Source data
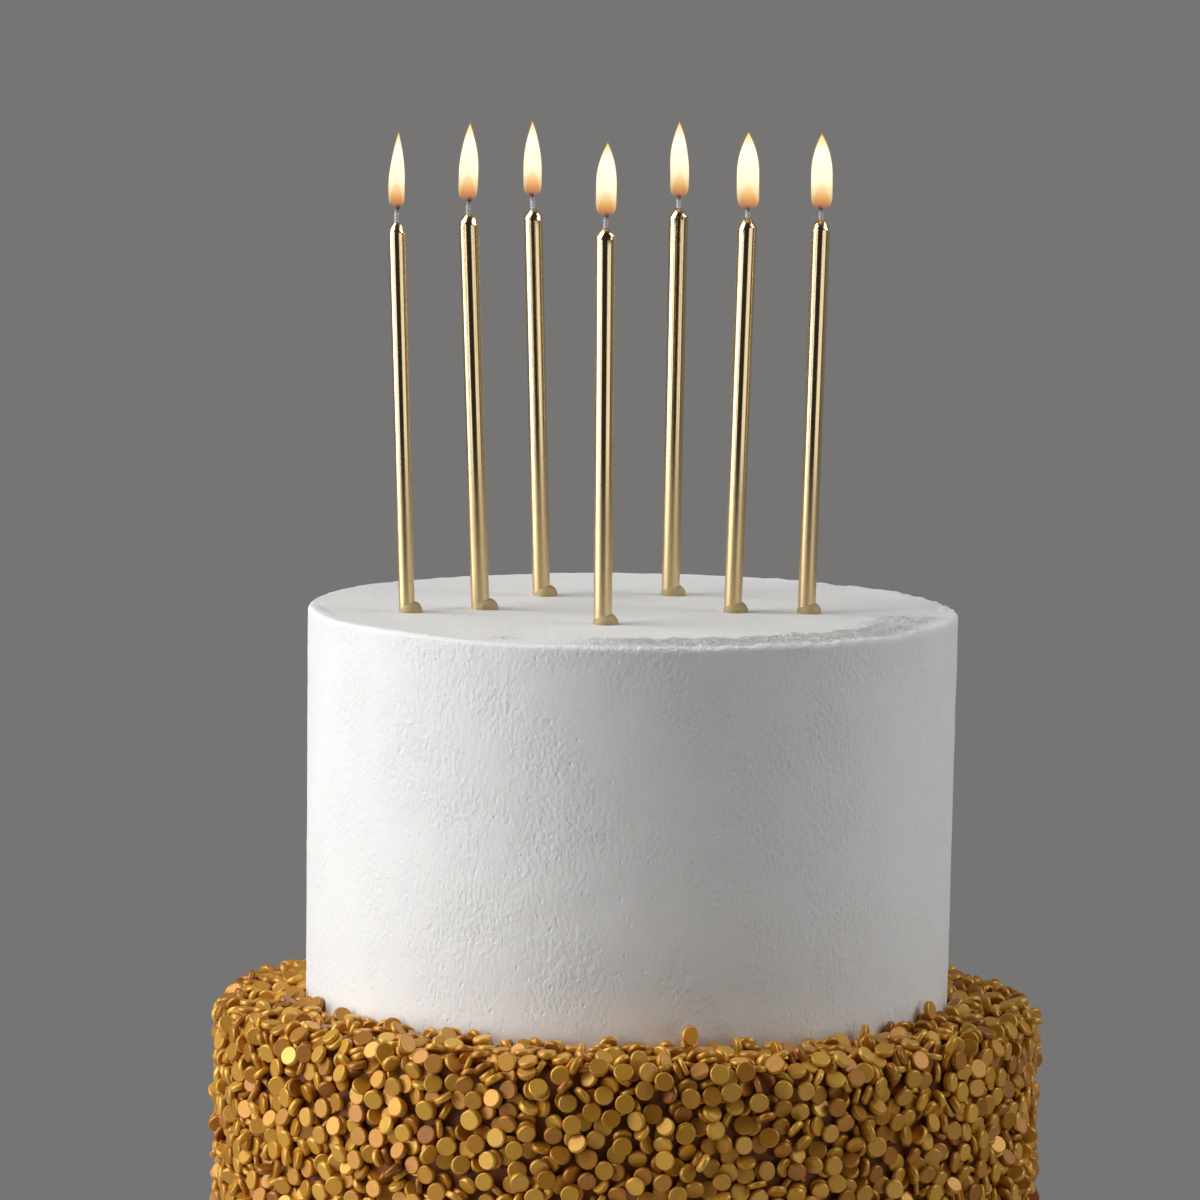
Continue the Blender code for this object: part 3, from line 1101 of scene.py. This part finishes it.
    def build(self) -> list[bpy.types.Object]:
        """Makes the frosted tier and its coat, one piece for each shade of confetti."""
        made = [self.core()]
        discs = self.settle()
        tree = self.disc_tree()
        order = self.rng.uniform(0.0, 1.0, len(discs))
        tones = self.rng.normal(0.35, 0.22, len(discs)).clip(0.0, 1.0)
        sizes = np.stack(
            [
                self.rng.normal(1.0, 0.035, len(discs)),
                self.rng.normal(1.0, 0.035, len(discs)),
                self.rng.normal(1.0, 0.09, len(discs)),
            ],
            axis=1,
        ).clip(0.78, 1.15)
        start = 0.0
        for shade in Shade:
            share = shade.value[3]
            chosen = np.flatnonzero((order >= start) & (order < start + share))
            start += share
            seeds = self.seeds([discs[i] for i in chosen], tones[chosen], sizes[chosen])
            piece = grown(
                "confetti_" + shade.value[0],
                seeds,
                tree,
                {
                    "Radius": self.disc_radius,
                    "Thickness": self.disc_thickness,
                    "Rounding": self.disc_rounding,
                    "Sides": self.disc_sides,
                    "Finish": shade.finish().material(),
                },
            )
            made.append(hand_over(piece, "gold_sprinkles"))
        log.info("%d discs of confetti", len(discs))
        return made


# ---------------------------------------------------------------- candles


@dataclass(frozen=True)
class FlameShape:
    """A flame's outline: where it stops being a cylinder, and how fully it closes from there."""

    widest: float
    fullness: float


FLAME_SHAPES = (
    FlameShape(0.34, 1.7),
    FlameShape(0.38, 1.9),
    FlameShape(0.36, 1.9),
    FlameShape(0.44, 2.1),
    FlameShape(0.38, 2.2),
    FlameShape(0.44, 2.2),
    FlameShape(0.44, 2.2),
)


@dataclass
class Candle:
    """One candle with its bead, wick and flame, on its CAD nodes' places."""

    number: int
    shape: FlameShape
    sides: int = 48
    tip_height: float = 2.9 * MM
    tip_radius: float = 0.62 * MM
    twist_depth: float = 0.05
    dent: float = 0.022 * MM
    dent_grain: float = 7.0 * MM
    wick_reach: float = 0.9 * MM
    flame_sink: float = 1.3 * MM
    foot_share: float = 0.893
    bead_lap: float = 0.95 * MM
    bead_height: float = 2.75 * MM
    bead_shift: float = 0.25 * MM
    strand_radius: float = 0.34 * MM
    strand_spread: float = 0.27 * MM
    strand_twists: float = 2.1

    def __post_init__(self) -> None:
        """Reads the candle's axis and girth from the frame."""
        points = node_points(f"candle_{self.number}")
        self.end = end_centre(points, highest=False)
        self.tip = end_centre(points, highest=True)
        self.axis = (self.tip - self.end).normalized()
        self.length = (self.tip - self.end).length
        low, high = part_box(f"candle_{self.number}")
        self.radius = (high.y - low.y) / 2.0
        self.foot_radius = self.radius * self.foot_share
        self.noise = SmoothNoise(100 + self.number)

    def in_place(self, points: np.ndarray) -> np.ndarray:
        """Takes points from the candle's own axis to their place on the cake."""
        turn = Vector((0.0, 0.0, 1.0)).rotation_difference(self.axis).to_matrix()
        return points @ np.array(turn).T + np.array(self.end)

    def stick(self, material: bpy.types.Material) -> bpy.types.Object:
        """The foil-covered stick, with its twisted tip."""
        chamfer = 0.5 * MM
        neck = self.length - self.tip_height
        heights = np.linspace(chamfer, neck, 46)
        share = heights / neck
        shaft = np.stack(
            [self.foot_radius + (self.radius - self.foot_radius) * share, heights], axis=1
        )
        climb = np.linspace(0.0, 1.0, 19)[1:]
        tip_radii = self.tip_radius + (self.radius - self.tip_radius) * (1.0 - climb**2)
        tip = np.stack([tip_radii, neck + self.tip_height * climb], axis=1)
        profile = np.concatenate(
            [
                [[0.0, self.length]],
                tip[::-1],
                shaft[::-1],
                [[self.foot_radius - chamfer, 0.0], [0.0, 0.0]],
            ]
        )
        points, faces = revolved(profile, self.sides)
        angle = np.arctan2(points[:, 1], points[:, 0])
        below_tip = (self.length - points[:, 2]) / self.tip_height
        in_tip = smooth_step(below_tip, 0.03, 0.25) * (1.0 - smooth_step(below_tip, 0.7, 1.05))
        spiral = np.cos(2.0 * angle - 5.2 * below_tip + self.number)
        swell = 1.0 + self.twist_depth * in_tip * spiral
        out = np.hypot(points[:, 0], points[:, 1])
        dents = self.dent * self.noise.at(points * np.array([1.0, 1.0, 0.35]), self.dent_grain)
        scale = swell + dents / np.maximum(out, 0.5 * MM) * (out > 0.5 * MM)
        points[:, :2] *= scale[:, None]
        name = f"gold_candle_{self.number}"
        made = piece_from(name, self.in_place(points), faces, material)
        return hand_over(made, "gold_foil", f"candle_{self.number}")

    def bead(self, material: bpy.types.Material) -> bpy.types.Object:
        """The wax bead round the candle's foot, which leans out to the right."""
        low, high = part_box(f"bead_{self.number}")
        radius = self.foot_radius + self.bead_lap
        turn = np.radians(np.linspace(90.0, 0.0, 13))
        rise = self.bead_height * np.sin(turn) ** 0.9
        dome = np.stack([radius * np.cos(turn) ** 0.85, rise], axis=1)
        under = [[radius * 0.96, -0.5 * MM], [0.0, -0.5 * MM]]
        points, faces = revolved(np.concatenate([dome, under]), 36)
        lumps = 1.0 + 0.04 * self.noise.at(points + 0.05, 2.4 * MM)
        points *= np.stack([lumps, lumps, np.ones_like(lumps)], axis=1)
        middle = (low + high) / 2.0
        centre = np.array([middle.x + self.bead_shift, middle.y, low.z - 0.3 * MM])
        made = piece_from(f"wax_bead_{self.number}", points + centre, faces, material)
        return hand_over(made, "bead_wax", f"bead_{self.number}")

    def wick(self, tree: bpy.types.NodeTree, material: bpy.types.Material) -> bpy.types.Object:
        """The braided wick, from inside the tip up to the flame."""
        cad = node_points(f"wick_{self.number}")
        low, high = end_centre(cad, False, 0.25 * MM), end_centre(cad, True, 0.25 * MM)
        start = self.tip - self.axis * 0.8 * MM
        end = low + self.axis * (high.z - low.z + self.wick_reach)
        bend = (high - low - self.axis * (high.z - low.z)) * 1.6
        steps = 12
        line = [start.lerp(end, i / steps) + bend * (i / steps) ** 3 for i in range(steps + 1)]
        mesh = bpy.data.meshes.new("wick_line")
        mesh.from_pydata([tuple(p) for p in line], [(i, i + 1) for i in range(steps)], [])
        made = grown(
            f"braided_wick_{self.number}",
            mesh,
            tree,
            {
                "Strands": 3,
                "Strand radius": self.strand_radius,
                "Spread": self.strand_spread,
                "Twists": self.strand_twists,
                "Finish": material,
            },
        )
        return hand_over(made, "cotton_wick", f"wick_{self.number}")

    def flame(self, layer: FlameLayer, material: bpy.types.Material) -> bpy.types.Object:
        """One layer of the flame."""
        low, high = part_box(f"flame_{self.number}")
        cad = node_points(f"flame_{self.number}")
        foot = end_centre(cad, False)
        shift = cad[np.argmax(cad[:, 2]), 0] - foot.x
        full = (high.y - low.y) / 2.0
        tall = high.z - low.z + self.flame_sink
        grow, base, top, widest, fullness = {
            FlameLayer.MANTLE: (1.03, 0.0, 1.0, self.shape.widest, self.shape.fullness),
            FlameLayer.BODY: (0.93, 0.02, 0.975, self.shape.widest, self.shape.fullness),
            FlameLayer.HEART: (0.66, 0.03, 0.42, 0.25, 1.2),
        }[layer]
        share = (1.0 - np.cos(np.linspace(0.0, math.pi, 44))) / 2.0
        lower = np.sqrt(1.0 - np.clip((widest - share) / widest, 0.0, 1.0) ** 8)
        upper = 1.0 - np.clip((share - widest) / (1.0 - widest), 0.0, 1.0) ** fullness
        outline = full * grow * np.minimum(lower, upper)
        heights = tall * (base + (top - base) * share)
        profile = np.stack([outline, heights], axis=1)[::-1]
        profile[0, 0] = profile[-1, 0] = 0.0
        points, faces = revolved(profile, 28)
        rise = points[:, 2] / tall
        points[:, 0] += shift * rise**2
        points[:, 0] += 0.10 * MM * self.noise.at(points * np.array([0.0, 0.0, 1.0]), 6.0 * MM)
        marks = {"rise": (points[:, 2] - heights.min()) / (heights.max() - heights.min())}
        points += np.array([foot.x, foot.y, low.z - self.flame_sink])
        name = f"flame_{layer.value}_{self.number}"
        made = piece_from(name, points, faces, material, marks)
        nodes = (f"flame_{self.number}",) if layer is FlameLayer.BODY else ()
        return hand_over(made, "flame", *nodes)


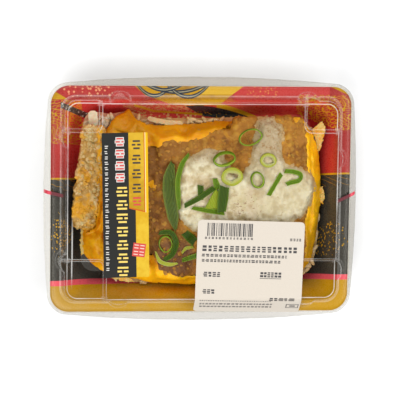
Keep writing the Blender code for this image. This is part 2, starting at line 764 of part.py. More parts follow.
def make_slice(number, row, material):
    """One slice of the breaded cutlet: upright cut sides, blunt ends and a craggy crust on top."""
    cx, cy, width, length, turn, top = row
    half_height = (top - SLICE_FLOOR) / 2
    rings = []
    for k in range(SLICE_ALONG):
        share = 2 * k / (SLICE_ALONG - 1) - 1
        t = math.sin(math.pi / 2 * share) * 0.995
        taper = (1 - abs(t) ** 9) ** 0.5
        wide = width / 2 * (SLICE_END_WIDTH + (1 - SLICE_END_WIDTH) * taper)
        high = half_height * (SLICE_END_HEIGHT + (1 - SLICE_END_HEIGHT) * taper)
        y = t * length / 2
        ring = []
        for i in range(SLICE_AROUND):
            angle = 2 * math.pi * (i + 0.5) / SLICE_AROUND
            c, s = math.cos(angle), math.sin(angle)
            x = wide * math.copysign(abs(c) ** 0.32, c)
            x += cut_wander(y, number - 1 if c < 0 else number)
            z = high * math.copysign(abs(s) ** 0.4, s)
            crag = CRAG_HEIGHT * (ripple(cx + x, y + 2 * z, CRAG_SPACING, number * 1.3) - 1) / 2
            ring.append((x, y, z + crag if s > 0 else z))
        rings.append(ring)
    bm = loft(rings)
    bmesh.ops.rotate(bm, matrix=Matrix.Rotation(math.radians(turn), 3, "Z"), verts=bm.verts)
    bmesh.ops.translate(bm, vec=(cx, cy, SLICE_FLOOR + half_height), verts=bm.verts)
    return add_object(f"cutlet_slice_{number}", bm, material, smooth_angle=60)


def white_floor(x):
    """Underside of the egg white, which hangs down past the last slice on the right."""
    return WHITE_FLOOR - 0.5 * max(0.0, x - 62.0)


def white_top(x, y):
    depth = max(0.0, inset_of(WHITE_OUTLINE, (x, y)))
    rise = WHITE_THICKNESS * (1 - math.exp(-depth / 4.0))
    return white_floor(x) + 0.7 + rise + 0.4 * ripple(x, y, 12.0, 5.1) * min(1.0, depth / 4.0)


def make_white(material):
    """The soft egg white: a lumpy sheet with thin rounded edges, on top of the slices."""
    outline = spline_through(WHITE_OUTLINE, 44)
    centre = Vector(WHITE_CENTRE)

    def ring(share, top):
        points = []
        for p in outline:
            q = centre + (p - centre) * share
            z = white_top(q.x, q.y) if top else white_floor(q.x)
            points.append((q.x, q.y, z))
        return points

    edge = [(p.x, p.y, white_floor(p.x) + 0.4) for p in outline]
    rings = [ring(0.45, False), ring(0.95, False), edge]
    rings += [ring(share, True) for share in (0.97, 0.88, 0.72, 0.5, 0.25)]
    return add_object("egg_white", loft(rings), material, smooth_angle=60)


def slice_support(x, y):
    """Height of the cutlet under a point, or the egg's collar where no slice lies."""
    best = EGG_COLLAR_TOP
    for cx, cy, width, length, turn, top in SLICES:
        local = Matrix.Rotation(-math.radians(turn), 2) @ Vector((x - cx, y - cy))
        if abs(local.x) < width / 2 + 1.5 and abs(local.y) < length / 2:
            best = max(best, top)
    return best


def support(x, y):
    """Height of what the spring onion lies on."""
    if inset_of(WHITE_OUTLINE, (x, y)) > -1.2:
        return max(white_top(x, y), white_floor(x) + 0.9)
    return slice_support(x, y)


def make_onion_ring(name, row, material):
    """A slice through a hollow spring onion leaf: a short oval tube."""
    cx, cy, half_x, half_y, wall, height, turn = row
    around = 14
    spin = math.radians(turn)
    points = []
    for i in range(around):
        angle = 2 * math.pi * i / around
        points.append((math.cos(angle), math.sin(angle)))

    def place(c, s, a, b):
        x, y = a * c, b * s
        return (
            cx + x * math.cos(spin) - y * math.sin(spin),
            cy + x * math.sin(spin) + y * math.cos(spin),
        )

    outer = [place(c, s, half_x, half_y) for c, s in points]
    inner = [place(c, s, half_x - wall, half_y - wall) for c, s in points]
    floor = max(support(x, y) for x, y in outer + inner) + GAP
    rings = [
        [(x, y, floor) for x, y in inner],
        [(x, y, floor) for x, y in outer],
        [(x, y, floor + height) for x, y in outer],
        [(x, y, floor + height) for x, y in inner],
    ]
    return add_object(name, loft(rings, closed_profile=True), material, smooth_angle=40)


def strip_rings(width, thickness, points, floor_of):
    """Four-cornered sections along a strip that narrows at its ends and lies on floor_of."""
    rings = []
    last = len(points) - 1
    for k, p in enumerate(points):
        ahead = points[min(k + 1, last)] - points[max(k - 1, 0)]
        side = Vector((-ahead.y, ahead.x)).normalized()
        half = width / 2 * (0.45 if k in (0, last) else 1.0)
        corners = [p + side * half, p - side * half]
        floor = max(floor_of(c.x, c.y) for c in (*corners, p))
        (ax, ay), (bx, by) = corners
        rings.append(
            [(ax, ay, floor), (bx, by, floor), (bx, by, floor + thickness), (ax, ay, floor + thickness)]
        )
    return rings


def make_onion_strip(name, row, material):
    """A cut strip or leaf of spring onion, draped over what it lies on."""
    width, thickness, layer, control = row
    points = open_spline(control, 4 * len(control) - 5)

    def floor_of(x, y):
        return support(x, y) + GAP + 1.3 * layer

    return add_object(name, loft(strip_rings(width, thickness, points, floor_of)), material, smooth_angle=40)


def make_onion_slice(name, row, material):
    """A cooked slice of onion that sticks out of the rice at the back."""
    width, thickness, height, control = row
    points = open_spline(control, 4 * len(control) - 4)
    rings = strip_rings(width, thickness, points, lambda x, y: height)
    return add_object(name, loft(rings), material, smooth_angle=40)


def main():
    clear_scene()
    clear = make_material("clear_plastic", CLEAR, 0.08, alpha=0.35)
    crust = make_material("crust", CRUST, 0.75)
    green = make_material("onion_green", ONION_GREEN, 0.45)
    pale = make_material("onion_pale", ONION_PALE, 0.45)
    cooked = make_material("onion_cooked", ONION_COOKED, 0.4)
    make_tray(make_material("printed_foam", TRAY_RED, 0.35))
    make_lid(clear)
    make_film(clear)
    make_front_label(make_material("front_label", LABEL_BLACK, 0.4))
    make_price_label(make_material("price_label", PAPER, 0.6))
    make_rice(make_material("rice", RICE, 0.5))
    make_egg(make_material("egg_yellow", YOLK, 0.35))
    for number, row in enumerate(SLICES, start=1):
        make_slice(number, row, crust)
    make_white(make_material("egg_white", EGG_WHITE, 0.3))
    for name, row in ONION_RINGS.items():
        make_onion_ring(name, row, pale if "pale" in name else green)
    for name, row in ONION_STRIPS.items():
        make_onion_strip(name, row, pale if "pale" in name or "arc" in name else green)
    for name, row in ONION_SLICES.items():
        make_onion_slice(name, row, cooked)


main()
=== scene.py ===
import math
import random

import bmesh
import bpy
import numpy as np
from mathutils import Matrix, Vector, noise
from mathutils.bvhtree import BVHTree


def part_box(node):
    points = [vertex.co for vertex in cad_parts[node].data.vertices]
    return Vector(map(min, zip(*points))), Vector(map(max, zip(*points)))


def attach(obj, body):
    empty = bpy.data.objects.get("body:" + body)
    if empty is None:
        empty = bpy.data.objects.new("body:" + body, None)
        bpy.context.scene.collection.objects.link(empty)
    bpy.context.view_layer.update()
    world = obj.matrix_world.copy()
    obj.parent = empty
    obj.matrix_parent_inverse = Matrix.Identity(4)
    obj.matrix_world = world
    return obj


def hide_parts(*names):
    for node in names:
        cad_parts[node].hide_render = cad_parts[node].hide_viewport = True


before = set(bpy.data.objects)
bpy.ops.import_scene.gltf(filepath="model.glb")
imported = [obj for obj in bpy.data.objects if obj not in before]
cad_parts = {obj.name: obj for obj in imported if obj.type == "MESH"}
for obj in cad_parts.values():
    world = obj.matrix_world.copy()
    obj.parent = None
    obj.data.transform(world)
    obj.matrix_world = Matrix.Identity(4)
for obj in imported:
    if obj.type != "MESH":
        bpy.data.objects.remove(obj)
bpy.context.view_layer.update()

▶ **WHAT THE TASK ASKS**
Above are the records; from them, give again exactly the lines from the one containing "Keep writing the" through the one containing "return white_floor(x) +", both included.

▶ **RESULT FOR THIS TASK**
Keep writing the Blender code for this image. This is part 2, starting at line 764 of part.py. More parts follow.
def make_slice(number, row, material):
    """One slice of the breaded cutlet: upright cut sides, blunt ends and a craggy crust on top."""
    cx, cy, width, length, turn, top = row
    half_height = (top - SLICE_FLOOR) / 2
    rings = []
    for k in range(SLICE_ALONG):
        share = 2 * k / (SLICE_ALONG - 1) - 1
        t = math.sin(math.pi / 2 * share) * 0.995
        taper = (1 - abs(t) ** 9) ** 0.5
        wide = width / 2 * (SLICE_END_WIDTH + (1 - SLICE_END_WIDTH) * taper)
        high = half_height * (SLICE_END_HEIGHT + (1 - SLICE_END_HEIGHT) * taper)
        y = t * length / 2
        ring = []
        for i in range(SLICE_AROUND):
            angle = 2 * math.pi * (i + 0.5) / SLICE_AROUND
            c, s = math.cos(angle), math.sin(angle)
            x = wide * math.copysign(abs(c) ** 0.32, c)
            x += cut_wander(y, number - 1 if c < 0 else number)
            z = high * math.copysign(abs(s) ** 0.4, s)
            crag = CRAG_HEIGHT * (ripple(cx + x, y + 2 * z, CRAG_SPACING, number * 1.3) - 1) / 2
            ring.append((x, y, z + crag if s > 0 else z))
        rings.append(ring)
    bm = loft(rings)
    bmesh.ops.rotate(bm, matrix=Matrix.Rotation(math.radians(turn), 3, "Z"), verts=bm.verts)
    bmesh.ops.translate(bm, vec=(cx, cy, SLICE_FLOOR + half_height), verts=bm.verts)
    return add_object(f"cutlet_slice_{number}", bm, material, smooth_angle=60)


def white_floor(x):
    """Underside of the egg white, which hangs down past the last slice on the right."""
    return WHITE_FLOOR - 0.5 * max(0.0, x - 62.0)


def white_top(x, y):
    depth = max(0.0, inset_of(WHITE_OUTLINE, (x, y)))
    rise = WHITE_THICKNESS * (1 - math.exp(-depth / 4.0))
    return white_floor(x) + 0.7 + rise + 0.4 * ripple(x, y, 12.0, 5.1) * min(1.0, depth / 4.0)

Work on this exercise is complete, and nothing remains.